A Growing Concern of Crypto Thefts
This case highlights a troubling trend of offline cryptocurrency thefts, which often rely on physical interactions and psychological manipulation. According to GitHub data, there a minimum of 19 recorded incidents of such crypto-related thefts worldwide in 2024, which is up from 17 in the last year.
These crimes are particularly concerning because they combine traditional theft techniques with the complexities of digital currency fraud.
The FBI’s recent Cryptocurrency Fraud Report also underscores the scale of the problem, noting that over 16,000 fraud complaints were filed by individuals aged 60 and older. Arrests for cryptocurrency-related scams, however, remain relatively rare, making cases like Hussein’s stand out.
Broader Implications
The arrest also comes amidst increasing scrutiny of cryptocurrency crimes, with law enforcement agencies ramping up efforts to combat fraud. Last December, four individuals were charged in a separate “pig butchering” scheme, which scammed victims out of more than $80 million.

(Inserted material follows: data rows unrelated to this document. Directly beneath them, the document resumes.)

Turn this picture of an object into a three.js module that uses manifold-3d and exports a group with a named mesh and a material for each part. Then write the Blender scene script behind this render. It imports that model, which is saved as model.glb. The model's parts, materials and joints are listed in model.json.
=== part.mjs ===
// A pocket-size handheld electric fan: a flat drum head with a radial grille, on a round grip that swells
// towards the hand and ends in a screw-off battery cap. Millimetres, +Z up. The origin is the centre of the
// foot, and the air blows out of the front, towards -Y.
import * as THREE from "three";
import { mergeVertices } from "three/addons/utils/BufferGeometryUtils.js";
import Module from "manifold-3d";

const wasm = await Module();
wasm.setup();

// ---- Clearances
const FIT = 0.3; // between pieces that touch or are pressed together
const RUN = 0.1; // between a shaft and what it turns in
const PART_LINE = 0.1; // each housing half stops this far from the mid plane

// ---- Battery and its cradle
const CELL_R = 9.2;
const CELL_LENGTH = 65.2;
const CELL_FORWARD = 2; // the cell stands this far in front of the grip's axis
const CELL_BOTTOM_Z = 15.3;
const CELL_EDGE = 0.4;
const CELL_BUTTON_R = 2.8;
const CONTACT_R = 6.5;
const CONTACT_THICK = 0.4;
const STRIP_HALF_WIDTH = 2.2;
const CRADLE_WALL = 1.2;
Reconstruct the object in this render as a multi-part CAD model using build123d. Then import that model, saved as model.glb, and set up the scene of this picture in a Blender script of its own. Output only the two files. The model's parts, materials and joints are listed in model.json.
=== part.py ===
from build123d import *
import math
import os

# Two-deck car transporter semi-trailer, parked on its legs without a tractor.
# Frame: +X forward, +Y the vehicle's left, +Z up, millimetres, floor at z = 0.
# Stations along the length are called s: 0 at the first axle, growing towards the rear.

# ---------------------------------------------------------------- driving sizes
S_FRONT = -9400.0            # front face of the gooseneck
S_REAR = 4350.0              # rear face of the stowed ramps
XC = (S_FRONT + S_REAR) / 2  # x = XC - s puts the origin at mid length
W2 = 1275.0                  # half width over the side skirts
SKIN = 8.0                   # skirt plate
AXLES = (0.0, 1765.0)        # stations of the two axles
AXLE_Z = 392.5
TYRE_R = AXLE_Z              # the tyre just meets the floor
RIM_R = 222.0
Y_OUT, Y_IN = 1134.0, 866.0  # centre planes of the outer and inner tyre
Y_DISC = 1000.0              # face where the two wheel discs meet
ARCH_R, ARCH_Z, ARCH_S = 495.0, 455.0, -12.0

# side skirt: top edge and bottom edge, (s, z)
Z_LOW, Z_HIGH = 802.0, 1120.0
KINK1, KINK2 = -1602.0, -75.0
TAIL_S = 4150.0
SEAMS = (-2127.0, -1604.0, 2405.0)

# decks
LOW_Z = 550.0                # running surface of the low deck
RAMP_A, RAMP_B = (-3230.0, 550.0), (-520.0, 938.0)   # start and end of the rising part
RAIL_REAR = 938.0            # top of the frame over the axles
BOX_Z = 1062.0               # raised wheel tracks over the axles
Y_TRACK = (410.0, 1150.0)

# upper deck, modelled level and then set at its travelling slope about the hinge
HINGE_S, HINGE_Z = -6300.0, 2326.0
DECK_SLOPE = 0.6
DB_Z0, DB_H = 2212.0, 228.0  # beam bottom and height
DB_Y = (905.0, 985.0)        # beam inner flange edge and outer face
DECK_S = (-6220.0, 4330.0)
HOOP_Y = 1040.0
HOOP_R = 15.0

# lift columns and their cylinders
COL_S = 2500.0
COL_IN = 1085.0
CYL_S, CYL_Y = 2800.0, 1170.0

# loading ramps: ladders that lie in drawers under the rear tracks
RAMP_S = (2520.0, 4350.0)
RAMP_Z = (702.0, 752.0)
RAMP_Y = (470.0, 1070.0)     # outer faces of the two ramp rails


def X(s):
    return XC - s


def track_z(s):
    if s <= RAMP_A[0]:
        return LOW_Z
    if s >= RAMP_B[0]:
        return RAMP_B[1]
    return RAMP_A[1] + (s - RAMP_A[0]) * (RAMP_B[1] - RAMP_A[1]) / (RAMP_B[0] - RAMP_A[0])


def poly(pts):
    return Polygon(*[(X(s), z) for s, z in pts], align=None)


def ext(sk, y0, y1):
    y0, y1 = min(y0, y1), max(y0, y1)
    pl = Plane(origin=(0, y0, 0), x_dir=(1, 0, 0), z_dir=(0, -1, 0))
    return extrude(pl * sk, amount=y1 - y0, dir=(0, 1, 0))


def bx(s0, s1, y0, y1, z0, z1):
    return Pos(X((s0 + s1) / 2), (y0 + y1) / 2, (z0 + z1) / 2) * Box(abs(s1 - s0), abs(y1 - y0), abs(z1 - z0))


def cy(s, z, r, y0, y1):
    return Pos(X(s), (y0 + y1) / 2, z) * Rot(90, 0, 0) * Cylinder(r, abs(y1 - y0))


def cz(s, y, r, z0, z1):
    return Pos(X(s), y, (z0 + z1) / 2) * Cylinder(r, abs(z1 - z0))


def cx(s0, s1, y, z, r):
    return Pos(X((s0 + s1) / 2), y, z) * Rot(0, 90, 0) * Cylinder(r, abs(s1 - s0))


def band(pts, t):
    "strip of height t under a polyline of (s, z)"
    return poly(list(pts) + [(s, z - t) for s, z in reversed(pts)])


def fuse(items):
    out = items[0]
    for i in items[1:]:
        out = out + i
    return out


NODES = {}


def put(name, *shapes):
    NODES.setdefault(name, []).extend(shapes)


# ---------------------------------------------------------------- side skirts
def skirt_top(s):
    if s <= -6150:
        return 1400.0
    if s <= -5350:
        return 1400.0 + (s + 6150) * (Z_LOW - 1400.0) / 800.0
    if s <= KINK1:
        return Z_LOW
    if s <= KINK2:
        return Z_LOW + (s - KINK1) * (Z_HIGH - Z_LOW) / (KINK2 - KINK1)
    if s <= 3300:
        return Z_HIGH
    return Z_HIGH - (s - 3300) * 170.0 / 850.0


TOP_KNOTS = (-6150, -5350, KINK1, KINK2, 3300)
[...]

The ongoing investigation into Hussein’s activities raises questions about whether other victims may come forward. With cryptocurrency adoption on the rise, this case serves as a stark reminder of the risks associated with managing digital assets and the importance of safeguarding personal devices and account information.
As authorities continue to probe the case, the spotlight remains on the need for stricter security measures to protect cryptocurrency users and traders from falling victim to such schemes.